Le dirò: di getto avevo scritto "anche", poi rileggendo ho cambiato in "soprattutto". Naturalmente si tratta di una sorta di sineddoche, difendono le banche per evitare guai ben maggiori. Comprensibile, ma davvero i prestatori incauti hanno zero responsabilità rispetto ai debitori incauti?

Le mie critiche non sono basate su pregiudizi, ma sulla mia lettura della situazione. Badi che io non sono affatto anti-europeista (e anzi concordo con chi dice che senza un'Europa politica diventeremmo ben presto tutti irrilevanti). Io sono fortemente contrario all'impostazione che è stata data alle regole europee, e al fatto che questa impostazione non venga corretta, ma invece accentuata, provocando una situazione che - proprio questa - mette in serio pericolo la sopravvivenza dell'Unione.
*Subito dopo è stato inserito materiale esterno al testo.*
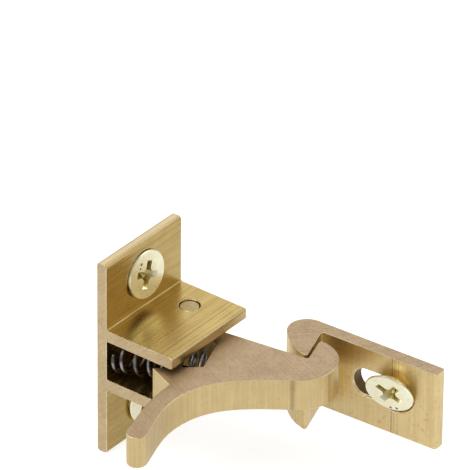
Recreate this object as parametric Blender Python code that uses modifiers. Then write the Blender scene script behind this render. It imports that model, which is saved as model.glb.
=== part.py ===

Il cuneo: sono rimasto molto stupito quando ho visto che le ritenute previdenziali tedesche sono circa il 10% (giusto, più o meno, quella differenza del 20% sul netto di cui lei parla). Non ho approfondito la cosa, ma evidentemente c'è una forte fiscalizzazione (infatti a pressione fiscale siamo più o meno allo stesso livello). E' una scelta di politica economica: la potremmo fare anche noi, se magari non avessimo il doppio dell'evasione fiscale (i prelievi in busta paga sono soldi sicuri, le altre tasse un po' meno, direi).
Svalutazioni competitive: non piacciono neanche a me, sono (salvo eccezioni) il segno che le cose non hanno funzionato. Magari non solo e non sempre per colpa dei governi: anche qui, vogliamo affermare che l'imprenditoria italiana è fatta solo di vittime senza nessun colpevole?

Sta di fatto che senza quello strumento tutto il peso dell'aggiustamento ricade su quelli che certamente hanno meno colpe. Anche questo non sarebbe inevitabile, ma non è mai successo niente di diverso. Torno a dire (ed era anche il senso del pezzo): alla radice c'è un drammatico problema di classi dirigenti.